Work started March 23 that will lead to a replacement for the Junior Fair Building at the Delaware County Fairgrounds, and the county agricultural society has a plan to relocate during this year's fair the events normally held in the structure.

The 24,000-square-foot facility will be called the fairgrounds' Agricultural Center. It's estimated to cost $3 million and will be completed in time for the 2020 Delaware County Fair.

The building will replace the 8,800-square-foot Junior Fair Building constructed in 1964.

Fair officials earlier hoped part of the new building could be used this year.

Fair general manager Sandra J. Kuhn said the development and construction process has been too time-consuming to allow that.

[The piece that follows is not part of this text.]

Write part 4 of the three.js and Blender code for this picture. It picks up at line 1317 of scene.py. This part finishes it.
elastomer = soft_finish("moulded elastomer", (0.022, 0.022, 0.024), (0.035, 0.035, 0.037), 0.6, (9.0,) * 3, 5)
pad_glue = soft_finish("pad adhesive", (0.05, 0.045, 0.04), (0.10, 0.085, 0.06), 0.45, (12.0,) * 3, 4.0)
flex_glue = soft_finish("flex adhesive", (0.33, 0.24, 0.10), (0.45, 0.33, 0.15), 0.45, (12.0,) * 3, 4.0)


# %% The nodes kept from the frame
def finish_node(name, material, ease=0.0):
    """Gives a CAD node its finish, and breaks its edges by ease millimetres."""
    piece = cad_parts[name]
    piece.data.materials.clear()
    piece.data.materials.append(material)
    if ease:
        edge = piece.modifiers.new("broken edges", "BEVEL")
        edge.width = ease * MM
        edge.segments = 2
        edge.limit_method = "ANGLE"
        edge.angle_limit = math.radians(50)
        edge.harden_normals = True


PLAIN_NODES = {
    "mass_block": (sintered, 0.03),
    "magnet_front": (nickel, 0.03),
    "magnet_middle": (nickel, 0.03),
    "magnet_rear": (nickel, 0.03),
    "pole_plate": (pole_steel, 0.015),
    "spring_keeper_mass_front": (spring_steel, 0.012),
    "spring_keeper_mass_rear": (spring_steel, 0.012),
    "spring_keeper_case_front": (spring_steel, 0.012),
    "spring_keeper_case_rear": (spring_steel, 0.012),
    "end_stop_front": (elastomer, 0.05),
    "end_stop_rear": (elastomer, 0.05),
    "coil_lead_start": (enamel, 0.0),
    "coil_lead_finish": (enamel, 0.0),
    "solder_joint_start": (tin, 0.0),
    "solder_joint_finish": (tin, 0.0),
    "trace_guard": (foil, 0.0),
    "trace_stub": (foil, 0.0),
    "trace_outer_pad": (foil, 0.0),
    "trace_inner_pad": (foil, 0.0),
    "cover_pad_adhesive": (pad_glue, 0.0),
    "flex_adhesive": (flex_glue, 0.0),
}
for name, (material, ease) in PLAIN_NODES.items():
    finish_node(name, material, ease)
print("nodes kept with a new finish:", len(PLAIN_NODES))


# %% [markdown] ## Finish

"We'd love to snap our fingers" and have the building completed, "but that's not the way it works. We have to go through the process (that requires) time and effort."

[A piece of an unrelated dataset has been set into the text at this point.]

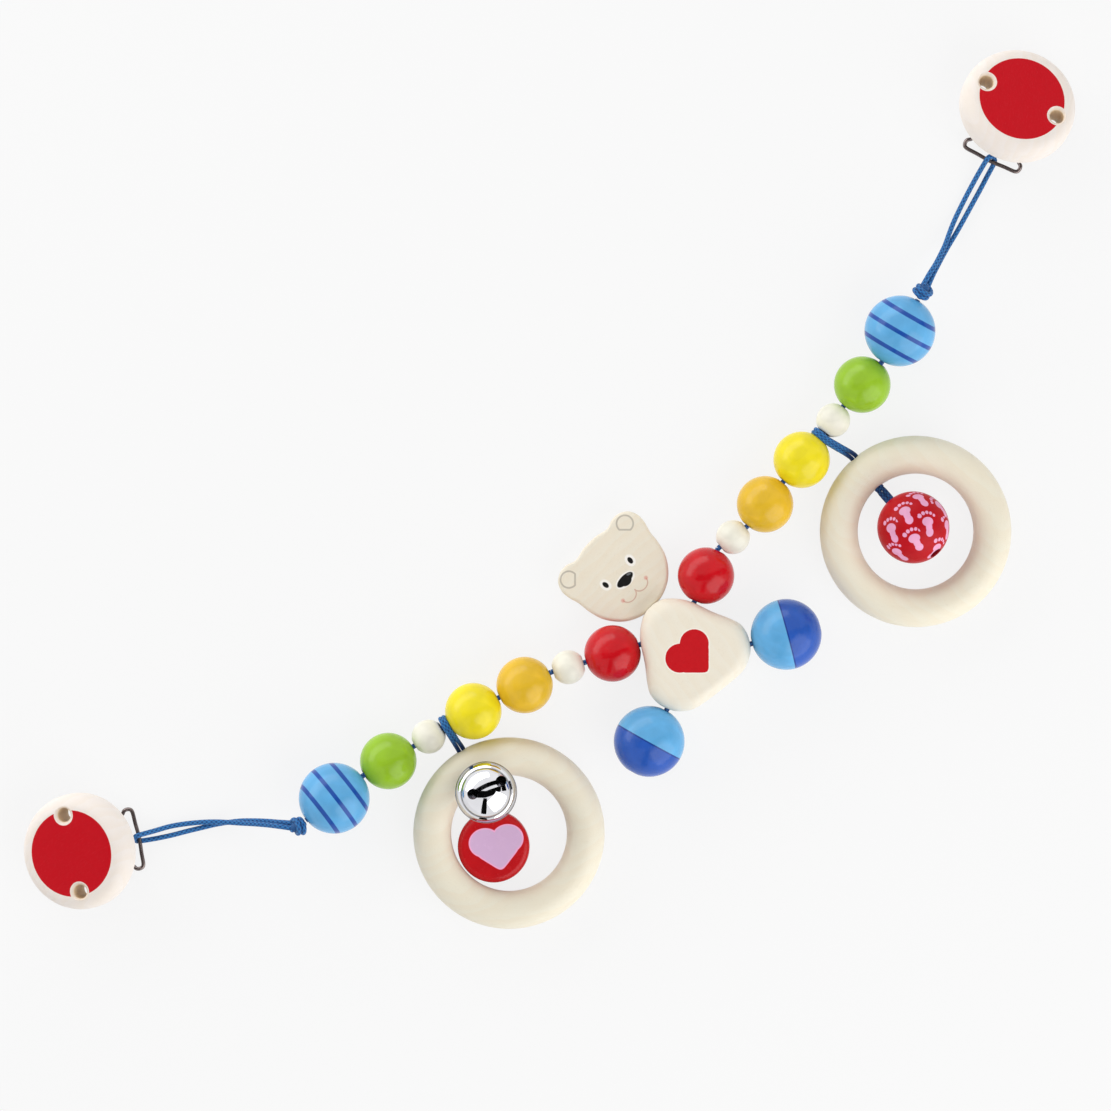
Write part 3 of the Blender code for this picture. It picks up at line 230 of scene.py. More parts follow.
class ClipSettings(bpy.types.PropertyGroup):
    """Sizes and colours of the clips"""

    disc_radius: length_field("Disc radius", "Radius of the wooden disc", 0.0205)
    face_radius: length_field("Face radius", "Radius of the disc's painted face", 0.0153)
    disc_thickness: length_field("Disc thickness", "Thickness of the wooden disc", 0.0100)
    disc_wall: length_field("Disc wall", "Height of the disc's straight wall", 0.0030)
    back_edge: length_field("Back edge", "Easing of the disc's back edge", 0.0006)
    vent_radius: length_field("Vent radius", "Radius of the vents", 0.0025)
    vent_pitch: length_field("Vent pitch", "Between the middles of the vents", 0.0275)
    bare_radius: length_field("Bare radius", "Radius of the bare wood round a vent", 0.0037)
    wood: colour_field("Wood", "Pale wood of the disc", srgb(240, 232, 226))
    paint: colour_field("Paint", "Red paint of the disc's face", srgb(197, 8, 26))
    steel: colour_field("Steel", "Nickel-plated spring steel", srgb(196, 194, 196))
    bar_steel: colour_field("Bar steel", "Browned wire of the cord's bar", srgb(124, 112, 110))
    bar_width: length_field("Bar width", "Across the cord's bar", 0.0226)
    bar_radius: length_field("Bar radius", "Radius of the bar's wire", 0.00065)
    plate_width: length_field("Plate width", "Width of the plate", 0.020)
    plate_start: length_field("Plate start", "From the bar to the plate", 0.0066)
    plate_end: length_field("Plate end", "From the bar to the roots of the plate's teeth", 0.0379)
    sheet: length_field("Sheet", "Thickness of the steel", 0.001)
    sheet_edge: length_field("Sheet edge", "Easing of the steel's edges", 0.0002)
    corner: length_field("Corner", "Rounding of the steel's corners", 0.0030)
    tooth_depth: length_field("Tooth depth", "Depth of the teeth", 0.0014)
    ear_length: length_field("Ear length", "Length of the ears that hold the pin", 0.0064)
    ear_rise: length_field("Ear rise", "How far the ears reach beyond the pin", 0.0024)
    pin_place: length_field("Pin place", "From the bar to the pin", 0.0181)
    pin_height: length_field("Pin height", "Height of the pin over the floor", 0.0050)
    pin_radius: length_field("Pin radius", "Radius of the pin", 0.0012)
    pin_head_radius: length_field("Pin head radius", "Radius of the pin's heads", 0.0019)
    pin_head: length_field("Pin head", "Thickness of the pin's heads", 0.0007)
    lever_tilt: FloatProperty(
        name="Lever tilt", description="Lean of the lever at rest", default=radians(20), unit="ROTATION",
    )
    lever_width: length_field("Lever width", "Width of the lever", 0.0170)
    lever_lift: length_field("Lever lift", "From the pin's middle to the lever", 0.0030)
    lever_thumb: length_field("Lever thumb", "From the pin to the lever's thumb end", 0.0165)
    gap: length_field("Gap", "Clearance between pieces that touch", 0.0003)


class StageSettings(bpy.types.PropertyGroup):
    """Floor, light and camera"""

    floor: colour_field("Floor", "Pale floor", srgb(249, 249, 249))
    fill: share_field("Fill", "Strength of the even light from all round", 0.50)
    window: FloatProperty(name="Window", description="Power of the long low light", default=12.5, unit="POWER")
    softbox: FloatProperty(name="Softbox", description="Power of the square light", default=10.5, unit="POWER")
    calm: share_field("Calm", "Share of the floor's look that its own white gives", 0.88)
    middle_x: FloatProperty(name="Middle X", description="Middle of the picture", default=-0.0481, unit="LENGTH")
    middle_y: FloatProperty(name="Middle Y", description="Middle of the picture", default=0.0351, unit="LENGTH")
    picture_width: length_field("Picture width", "Width of the toy's level that the picture shows", 0.3916)
    level: length_field("Level", "Height at which the picture width holds", 0.010)
    lens: FloatProperty(name="Lens", description="Focal length", default=200, unit="CAMERA")


SETTINGS = {
    "pram_beads": BeadSettings,
    "pram_bear": BearSettings,
    "pram_cord": CordSettings,
    "pram_rings": RingSettings,
    "pram_bell": BellSettings,
    "pram_clips": ClipSettings,
    "pram_stage": StageSettings,
}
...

Kuhn compared the process to those used to building Sawmill Parkway and the new county courthouse, both of which took considerable time.

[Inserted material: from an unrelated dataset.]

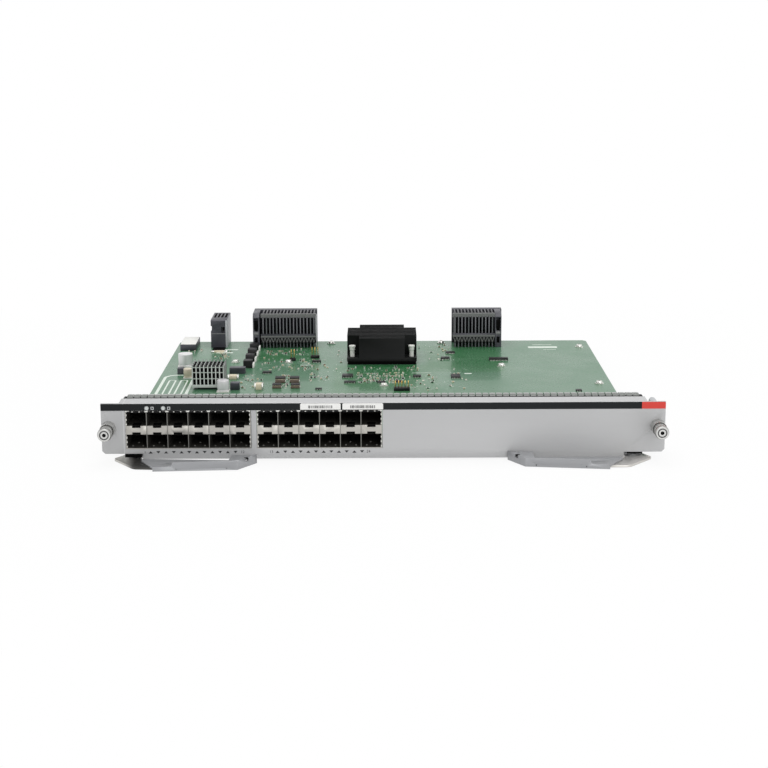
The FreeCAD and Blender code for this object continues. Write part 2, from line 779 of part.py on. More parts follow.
def make_levers():
    """Both ejector levers. The left one stands a little open."""
    moving = {"lever_plate": [make_lever_plate()], "lever_grip": [make_grip()],
              "lever_rivets": [make_grip_rivet(place) for place in grip_rivets]}
    pivot_point = Vector(lever_pivot[0], lever_pivot[1], 0)
    for node, solids in moving.items():
        save(node + "_right", [mirrored(s) for s in solids])
        save(node + "_left", [s.rotated(pivot_point, UP, -lever_open_left) for s in solids])
    pivot = make_pivot()
    washer = make_lever_washer()
    save("lever_pivots", [pivot, mirrored(pivot)])
    save("lever_washers", [washer, mirrored(washer)])


def make_ferrule(x):
    """The cup that holds a captive screw on the faceplate."""
    cup = peg_along_y(x, captive_z, -ferrule_length, 0, ferrule_radius)
    return cup.cut([peg_along_y(x, captive_z, -ferrule_length - 1, -ferrule_floor, ferrule_bore),
                    peg_along_y(x, captive_z, -ferrule_floor - 1, 1, panel_hole_radius, fastener_sides)])


def make_captive_screw(x):
    """The knob with its spring pocket and drive recess, and its shank through the faceplate."""
    knob = peg_along_y(x, captive_z, -knob_front, -knob_rear, knob_radius, knob_sides)
    pocket_floor = -knob_rear - knob_pocket_depth
    half, arm = recess_width / 2, recess_length / 2
    recess_rear = recess_depth - knob_front
    cuts = [peg_along_y(x, captive_z, pocket_floor, 1 - knob_rear, knob_pocket_radius),
            block(x - arm, x + arm, -knob_front - 1, recess_rear, captive_z - half, captive_z + half),
            block(x - half, x + half, -knob_front - 1, recess_rear, captive_z - arm, captive_z + arm)]
    thread_front = panel_back + thread_gap
    neck = peg_along_y(x, captive_z, pocket_floor, thread_front, neck_radius, fastener_sides)
    return joined([knob.cut(cuts), neck,
                   along_y(x, captive_z, thread_front, thread_front + thread_length, thread_radius)])


def skin_over(sections):
    """A solid through a row of four-cornered sections, closed at both ends."""
    def facet(*corners):
        return Part.Face(Part.makePolygon(list(corners) + [corners[0]]))
    faces = [facet(*sections[0]), facet(*sections[-1])]
    for a, b in zip(sections, sections[1:]):
        for i in range(4):
            j = (i + 1) % 4
            faces += [facet(a[i], a[j], b[j]), facet(a[i], b[j], b[i])]
    solid = Part.makeSolid(Part.makeShell(faces))
    if solid.Volume < 0:
        solid.reverse()
    return solid


def make_captive_spring(x):
    """The spring between the cup's floor and the thrust washer."""
    half = spring_wire / 2
    front = -knob_rear - knob_pocket_depth + thrust_washer_thickness + spring_gap + half
    rear = -ferrule_floor - spring_gap - half
    count = spring_turns * spring_steps
    sections = []
    for i in range(count + 1):
        angle = 2 * math.pi * i / spring_steps
        middle = front + (rear - front) * i / count
        section = []
        for across, along in ((-half, -half), (half, -half), (half, half), (-half, half)):
            radius = spring_radius + across
            section.append(Vector(x + radius * math.cos(angle), middle + along,
                                  captive_z + radius * math.sin(angle)))
        sections.append(section)
    return skin_over(sections)


def make_thrust_washer(x):
    """The washer on which the screw turns against its spring."""
    front = -knob_rear - knob_pocket_depth
    washer = peg_along_y(x, captive_z, front, front + thrust_washer_thickness, thrust_washer_radius,
                         fastener_sides)
    return washer.cut(peg_along_y(x, captive_z, front - 1, front + thrust_washer_thickness + 1,
                                  thrust_washer_bore, fastener_sides))


def make_captive_screws():
    """Both captive screws with their cups, springs and thrust washers."""
    save("captive_ferrules", [make_ferrule(side * captive_x) for side in (-1, 1)])
    for side, name in ((-1, "left"), (1, "right")):
        x = side * captive_x
        save("captive_screw_" + name, [make_captive_screw(x)])
        save("captive_spring_" + name, [make_captive_spring(x)])
        save("captive_washer_" + name, [make_thrust_washer(x)])


def make_wafer(x):
    """One wafer of a signal connector, rounded off at its upper front edge."""
    top = board_top + wafer_height
    return strip_along_x([(wafer_front, board_top), (wafer_front, top - wafer_nose),
                          (wafer_front + wafer_nose, top), (wafer_rear, top), (wafer_rear, board_top)],
                         x - wafer_thickness / 2, x + wafer_thickness / 2)


def make_signal_connector(left, right, guide_at_left):
    """Wafers, the comb that spaces them, a guide block at one end and the mating block at the rear."""
    top = board_top + wafer_height
    first = left + guide_width if guide_at_left else left
    last = right if guide_at_left else right - guide_width
    count = int((last - first) / wafer_pitch)
    start = (first + last - (count - 1) * wafer_pitch) / 2
    places = [start + i * wafer_pitch for i in range(count)]
    comb = block(first, last, wafer_front - organizer_depth, wafer_front,
                 board_top + organizer_low, board_top + organizer_high)
    guide_left = left if guide_at_left else right - guide_width
    guide = strip_along_x([(wafer_front, board_top), (wafer_front, top - wafer_nose),
                           (wafer_front + wafer_nose, top), (wafer_rear, top), (wafer_rear, board_top)],
                          guide_left, guide_left + guide_width - wafer_thickness)
    slot_left = guide_left + (guide_width - wafer_thickness - guide_slot_width) / 2
    guide = guide.cut(block(slot_left, slot_left + guide_slot_width, wafer_front - 1, wafer_front + wafer_nose,
                            board_top + guide_slot_low, board_top + guide_slot_high))
    mating = block(left, right, wafer_rear, signal_rear, board_top, top)
    slots = [block(x - mating_slot_width / 2, x + mating_slot_width / 2, signal_rear - mating_slot_depth,
                   signal_rear + 1, board_top + mating_slot_margin, top - mating_slot_margin)
             for x in places[::wafers_per_slot]]
    return {"signal_wafers": [make_wafer(x) for x in places], "signal_combs": [comb],
            "signal_guides": [guide], "signal_mating_blocks": [mating.cut(slots)]}


def make_signal_connectors():
    """Both signal connectors: like pieces of the two share a node."""
    first = make_signal_connector(board_x(LEFT, signal_left[0]), board_x(LEFT, signal_left[1]), True)
    second = make_signal_connector(board_x(RIGHT, signal_right[0]), board_x(RIGHT, signal_right[1]), False)
    for node in first:
        save(node, first[node] + second[node])


def make_power_connector():
    """The tall power connector: a stepped body over the board's edge, and its blades at the mating end."""
    right = power_left + power_width
    top = board_top + power_height
    underside = board_top - power_overhang
    step = board_rear + power_rear_gap
    body = strip_along_x([(power_front, board_top), (power_front, top - power_chamfer),
                          (power_front + power_chamfer, top), (power_rear, top), (power_rear, underside),
                          (step, underside), (step, board_top)], power_left, right)
    pitch = power_width / power_blades
    sockets = []
    blades = []
    for i in range(power_blades):
        x = power_left + (i + 0.5) * pitch
        low = board_top + (power_height - power_blade_height) / 2
        high = low + power_blade_height
        mouth = power_rear - power_blade_length
        half = power_blade_thickness / 2
        sockets.append(block(x - half * 2, x + half * 2, mouth, power_rear + 1, low - half, high + half))
        blades.append(block(x - half, x + half, mouth, power_rear - power_blade_proud, low, high))
    notch = block(power_left - 1, power_left + power_notch_depth, power_front - 1,
                  power_rear - power_blade_length * 2, board_top + power_notch[0], board_top + power_notch[1])
    window_right = right - power_window_inset
    window = block(window_right - power_window_width, window_right,
                   power_front - 1, power_front + power_window_depth,
                   board_top + power_window[0], board_top + power_window[1])
    save("power_connector", [body.cut(sockets + [notch, window])])
    save("power_blades", blades)


def make_heat_sink():
    """The black heat sink: base, fins along X, wide in the middle of its depth and narrower at both ends."""
    cx, cy = sink_centre
    low = board_top + chip_height
    top = board_top + sink_height
    base = block(cx - sink_wing_width / 2, cx + sink_wing_width / 2, cy - sink_core_depth / 2,
                 cy + sink_core_depth / 2, low, low + sink_base)
    fins = []
    pitch = (sink_core_depth - sink_fin_thickness) / (sink_fins - 1)
    for i in range(sink_fins):
        front = cy - sink_core_depth / 2 + i * pitch
        inside = abs(front + sink_fin_thickness / 2 - cy) < sink_wing_depth / 2
        half = (sink_wing_width if inside else sink_core_width) / 2
        fins.append(block(cx - half, cx + half, front, front + sink_fin_thickness, low + sink_base, top))
    holes = [peg(x, y, low - 1, top + 1, pin_body_radius + screw_clearance) for x, y in pin_places()]
    save("chip_heat_sink", [joined([base] + fins).cut(holes)])
    save("switch_chip", [block(cx - chip_size / 2, cx + chip_size / 2, cy - chip_size / 2, cy + chip_size / 2,
                               board_top, low)])


def pin_places():
    """The four corners where push pins hold the heat sink to the board."""
    cx, cy = sink_centre
    dx = sink_wing_width / 2 - pin_inset_x
    dy = sink_core_depth / 2 - pin_inset_y
    return [(cx + sx * dx, cy + sy * dy) for sx in (-1, 1) for sy in (-1, 1)]


def make_push_pin(x, y):
    """A plastic push pin that stands in the heat sink's base on the board."""
    head_low = board_top + pin_height
    return joined([peg(x, y, board_top, head_low, pin_body_radius),
                   peg(x, y, head_low, head_low + pin_head_height, pin_head_radius)])


def make_pin_fin_sink():
    """The small heat sink with a grid of pins, and the chip below it."""
    low = board_top + crate_chip_height
    pieces = [block(crate_left, crate_left + crate_width, crate_front, crate_front + crate_depth,
                    low, low + crate_base)]
    step_x = (crate_width - crate_pin_width) / (crate_columns - 1)
    step_y = (crate_depth - crate_pin_depth) / (crate_rows - 1)
    for i in range(crate_columns):
        for j in range(crate_rows):
            x = crate_left + i * step_x
            y = crate_front + j * step_y
            pieces.append(block(x, x + crate_pin_width, y, y + crate_pin_depth, low + crate_base,
                                board_top + crate_height))
    save("pin_fin_heat_sink", [joined(pieces)])
    inset = crate_chip_inset
    save("pin_fin_chip", [block(crate_left + inset, crate_left + crate_width - inset, crate_front + inset,
                                crate_front + crate_depth - inset, board_top, low)])


def make_capacitor(side, distance, y, radius, height):
    """A round can on a square foot."""
    x = board_x(side, distance)
    foot = block(x - radius, x + radius, y - radius, y + radius, board_top, board_top + capacitor_foot)
    return joined([foot, peg(x, y, board_top + capacitor_foot, board_top + height, radius, capacitor_sides)])


def on_board(side, distance, front, width, depth, height):
    """A square part that lies on the board."""
    left = board_x(side, distance)
    return block(left, left + width, front, front + depth, board_top, board_top + height)


def make_board_parts():
    """Capacitors, modules, inductors, chips and pin headers."""
    save("capacitors", [make_capacitor(*c) for c in capacitors])
    save("power_modules", [on_board(*m) for m in power_modules])
    width, depth, height = module_row_size
    fronts = [module_row_front + i * module_row_pitch for i in range(module_row_count)]
    save("module_row", [on_board(LEFT, module_row_inset, front, width, depth, height) for front in fronts])
    save("inductors", [on_board(*i) for i in inductors])
    save("ceramic_parts", [on_board(*c) for c in ceramics])
    save("board_chips", [on_board(*c) for c in chips])
    bases = []
    pins = []
    half = header_pin / 2
    for (side, distance, front, height), columns, rows in zip(headers, header_column_counts, header_row_counts):
        bases.append(on_board(side, distance, front, columns * header_pitch, rows * header_pitch,
                              header_base_height))
        left = board_x(side, distance)
        for i in range(columns):
            for j in range(rows):
                x = left + (i + 0.5) * header_pitch
                y = front + (j + 0.5) * header_pitch
                pins.append(block(x - half, x + half, y - half, y + half, board_top + header_base_height,
                                  board_top + height))
    save("header_bases", bases)
    save("header_pins", pins)


def make_guide_pin():
    """The round pin behind the faceplate's right end."""
    return along_y(guide_pin_x, panel_top - guide_pin_drop, panel_back, panel_back + guide_pin_length,
                   guide_pin_radius)


screw_places = [(board_x(side, distance), y) for side, distance, y in board_screws]
save("faceplate", [make_faceplate()])
make_stripe()
save("top_gasket", [make_gasket()])
save("circuit_board", [make_board()])
save("tray", [make_tray()])
save("tray_rivets", [make_rivet(x, rivet_y) for x in flange_rivets])
save("board_standoffs", [make_standoff(x, y) for x, y in screw_places])
save("star_washers", [make_star_washer(x, y) for x, y in screw_places])
save("board_screws", [make_board_screw(x, y) for x, y in screw_places])
make_ports()
save("light_pipes", [make_light_pipe(x) for x in light_pipe_x])
make_levers()
make_captive_screws()
make_signal_connectors()
make_power_connector()
make_heat_sink()
save("push_pins", [make_push_pin(x, y) for x, y in pin_places()])
make_pin_fin_sink()
make_board_parts()
save("guide_pin", [make_guide_pin()])
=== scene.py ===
# %% [markdown]
# A switch line card on a white studio floor. The construction model comes in first: it holds the faceplate,
# the cages, the levers and the board at their real sizes, and every finish and small piece below is placed
# from it. Lengths are in metres, as in the frame, and millimetres are written as a number times MM.

import json
import math
import random

import bmesh
import bpy
from mathutils import Matrix, Vector


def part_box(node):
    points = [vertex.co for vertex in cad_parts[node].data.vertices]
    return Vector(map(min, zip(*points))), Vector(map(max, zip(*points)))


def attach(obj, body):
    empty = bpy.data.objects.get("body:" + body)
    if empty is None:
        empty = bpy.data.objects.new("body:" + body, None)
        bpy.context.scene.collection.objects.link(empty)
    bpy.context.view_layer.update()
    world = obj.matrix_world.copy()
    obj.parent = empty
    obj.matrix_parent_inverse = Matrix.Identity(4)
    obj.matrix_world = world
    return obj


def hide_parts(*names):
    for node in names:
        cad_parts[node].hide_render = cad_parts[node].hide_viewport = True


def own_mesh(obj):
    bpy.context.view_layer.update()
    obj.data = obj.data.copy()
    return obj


MM = 0.001
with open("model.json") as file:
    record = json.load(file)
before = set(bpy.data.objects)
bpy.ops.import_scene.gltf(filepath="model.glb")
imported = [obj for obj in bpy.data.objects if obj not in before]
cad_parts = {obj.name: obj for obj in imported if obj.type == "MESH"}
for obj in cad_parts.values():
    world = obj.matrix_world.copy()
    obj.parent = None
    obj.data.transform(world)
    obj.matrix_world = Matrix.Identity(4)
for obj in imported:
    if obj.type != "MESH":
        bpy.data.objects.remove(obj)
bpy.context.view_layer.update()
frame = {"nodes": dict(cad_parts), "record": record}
nodes = frame["nodes"]
slot_of = {part["node"]: part["material_slot"] for part in frame["record"]["subparts"]}
body_of = {name: body for body, names in frame["record"]["behaviour"]["bodies"].items() for name in names}

# %% [markdown]
# The pieces of this scene sit on the construction model, so most of their places are measured from its
# nodes. Printed marks, the patches of small parts and a few small pieces are placed by millimetres behind
# the panel's front. A node's mesh is loose triangles, so each helper works on a merged copy and leaves the
# node itself alone.

# %% Measuring helpers
face_low, face_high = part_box("faceplate")
board_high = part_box("circuit_board")[1]
PANEL_FRONT = face_low[1]
BOARD_TOP = board_high[2]
CARD = "card"


def merged(name):
    """A merged copy of a construction node, with its flat faces whole again."""
    shape = bmesh.new()
    shape.from_mesh(nodes[name].data)
    bmesh.ops.remove_doubles(shape, verts=shape.verts[:], dist=1e-6)
    bmesh.ops.dissolve_limit(shape, angle_limit=0.02, verts=shape.verts[:], edges=shape.edges[:])
    return shape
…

During the fair, the Junior Fair Building has housed displays created by 4-H clubs, plus Junior Fair clothing and photography exhibits and some judged events, Kuhn said.

The good news, she said, is the building's interior fixtures used during the county fair are portable. For most of every year, the Junior Fair building sat empty, with the fixtures and exhibit areas removed from storage and installed preceding each county fair.

Those materials also will be used at this year's fair, but in the Coliseum Building, Kuhn said, adding that's where still exhibits normally displayed in the Junior Fair Building will be housed.

Some of the commercial vendors normally housed in the Coliseum Building will be moved to the Merchants Building for 2019, she said.

Following a groundbreaking ceremony March 23, B & K Lehner Excavating of Delaware began demolishing the existing building, Kuhn said.

Harper Architectural Studio, a Westerville company, designed the new structure that also will house the fair offices and the Agricultural Hall of Fame, Kuhn said.

The new facility will have a heating and cooling system, restrooms, a "warming" kitchen and seating for up to 500 people, enabling it to be used year-round, the county said in a press release.

Kuhn said Harper Architectural will hire the contractors following a bidding process during the next two to three months.

The project will be funded by the county bed tax, which raises money for infrastructure improvements at the fairgrounds.

The 3-percent tax on hotel bills was approved by county voters in 2016 and is scheduled to run five years.

Fair board member Chip Thomson earlier said the board is grateful for the public's support in enacting the tax and is determined to be good stewards of the funds.

Delaware City Council earlier approved an ordinance including the project's combined preliminary and final development plan.

City Planning Director Dave Efland said the fairgrounds includes several "paper alleys" that once were set aside as right of way for alleys that never were constructed. The agricultural society will petition to have those alleys "vacated," which would remove their alley status.

Kuhn said one such alley is under the Junior Fair Building site.

Efland said the fairgrounds that sits inside city limits is zoned residential.

The ordinance calls for the agricultural society to submit a request for rezoning to "something more appropriate, probably a planned district," Efland said.

The deadline for that submission is June 1, 2020.

One condition of approval for rezoning, Efland said, is that the agricultural society give the city right of way for a bicycle path running from Pennsylvania Avenue to West Central Avenue.

The agricultural society has been working on a future master plan for the fairgrounds, he added, which is likely to form a basis of its rezoning request.